Long-Only Minimum Variance Optimization: Analytical Foundations, Asymptotic Estimation, and the Enhanced Active-Set Algorithm

Dissertation Defense

Mar. 9, 2026
3:00 pm
Love 204

About the Event

This dissertation develops a unified theoretical and algorithmic framework for the long-only minimum variance (LOMV) portfolio problem under a one-factor covariance structure. The work begins by deriving an explicit closed-form solution to the classical LOMV problem under this structure, providing a complete analytical characterization of the optimal weights and the associated active set. Building on this foundation, the dissertation investigates the impact of factor-loading estimation in high dimensions. It establishes that the dispersion bias inherent in the PCA estimator leads to persistent over-diversification, and suggests that the James–Stein eigenvector shrinkage (JSE) estimator produces a strictly smaller asymptotic deviation from the true active-set proportion.

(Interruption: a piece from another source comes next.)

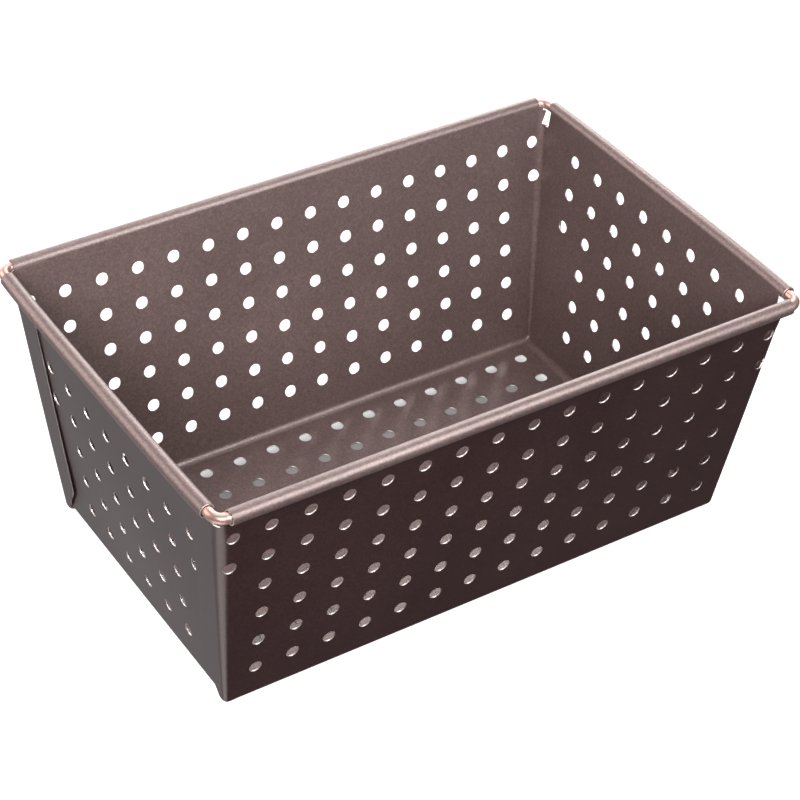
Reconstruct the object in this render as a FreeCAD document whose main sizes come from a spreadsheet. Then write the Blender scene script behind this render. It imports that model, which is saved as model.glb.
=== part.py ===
import FreeCAD, Part
import math
import os
import Sketcher
from FreeCAD import Placement, Rotation, Vector

# Perforated rectangular mould, open at the top: one blank of thin steel sheet, folded up along
# four lines, with the long walls wrapped round the corners into narrow laps that lie outside the
# end walls. Each top edge is rolled outward round a ring of steel wire, which shows at the corners.
#
# Frame: +X along the length, +Y to the back, +Z up. The origin is under the middle of the base.
# Every wall is drawn upright in its own frame, with the sharp inside fold line on the local X axis,
# the inner face in the local XZ plane and +Y pointing out. Its Placement leans it outward.

DRIVING_SIZES = [
    ("pitch", 12.0, "distance between hole centres, both ways"),
    ("hole_dia", 4.0, "punched hole diameter"),
    ("columns", 14, "columns of holes on the base and the long walls"),
    ("base_rows", 8, "rows of holes on the base"),
    ("wall_rows", 6, "rows of holes on every wall but the left end wall"),
    ("left_bare_rows", 1, "top rows that are left out on the left end wall"),
    ("end_columns", 6, "full columns of holes on an end wall"),
    ("short_rows", 3, "rows in the outer columns of an end wall"),
    ("corner_rows", 2, "rows in the column on each corner bend"),
    ("sheet_thick", 0.5, "sheet thickness"),
    ("base_length", 170.6, "inside length between the sharp fold lines"),
    ("base_width", 99.0, "inside width between the sharp fold lines"),
    ("flare_long", 8.6, "outward lean of the long walls, degrees"),
    ("flare_end", 6.45, "outward lean of the end walls, degrees"),
    ("first_row_long", 12.6, "from the fold line up a long wall to its first row"),
    ("first_row_end", 13.3, "from the fold line up an end wall to its first row"),
    ("fold_radius", 2.4, "inside radius of the folds round the base"),
    ("wire_dia", 3.2, "rim wire diameter"),
    ("wire_height", 83.5, "height of the wire's centre line"),
    ("wire_bend", 3.4, "bend radius of the wire's centre line at the corners"),
    ("wire_joint", 0.3, "gap of the butt joint in the ring, inside the back roll"),
    ("roll_play", 0.2, "play between the wire and the roll"),
    ("setback_long", 3.4, "from the sharp corner of the wire line to the end of a long roll"),
    ("setback_end", 5.2, "from the sharp corner of the wire line to the end of an end roll"),
    ("curl_angle", 285.0, "how far the sheet is rolled round the wire, degrees"),
    ("bend_low", 1.5, "outside radius of a corner bend at its foot"),
    ("bend_high", 3.8, "outside radius of a corner bend at its widest"),
    ("bend_top", 2.6, "outside radius of a corner bend under the wire"),
    ("widest_height", 71.0, "height where a corner bend is widest"),
    ("slot_height", 77.9, "height of the bottom of the relief slot in a corner"),
    ("slot_start", 0.55, "from the inside corner to the slot's edge on the bend"),
    ("bend_clear", 82.5, "height above which the bend stops short of the wire's own bend"),
    ("slot_width", 3.6, "from the inside corner to the slot's edge on the end wall"),
    ("edge_gap", 2.15, "from the inside corner to the free side edge of an end wall"),
    ("lap_low", 9.0, "width of a corner lap at its foot"),
    ("lap_high", 14.0, "width of a corner lap at its top"),
    ("lap_play_low", 0.7, "how far a lap stands off the end wall at its foot"),
    ("lap_play_high", 0.25, "how far a lap stands off the end wall at its top"),
    ("lap_cut_width", 6.4, "cropped corner of a lap, along the base"),
    ("lap_cut_height", 10.6, "cropped corner of a lap, up the wall"),
]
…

The analysis further shows that PCA systematically underestimates portfolio risk, whereas the JSE estimator—evaluated through the Variance Forecast Ratio—does not exhibit this bias. The final part of the dissertation introduces the Enhanced Active-Set Algorithm for the One-Factor Model and proves that, under non-degeneracy assumptions, the algorithm recovers the optimal active set exactly. Numerical experiments demonstrate that the proposed algorithm reliably identifies the true solution and outperforms standard optimization routines in both accuracy and stability. Collectively, these results provide new insight into the geometry, estimation sensitivity, and computational structure of long-only minimum variance portfolios, particularly in high-dimensional regimes.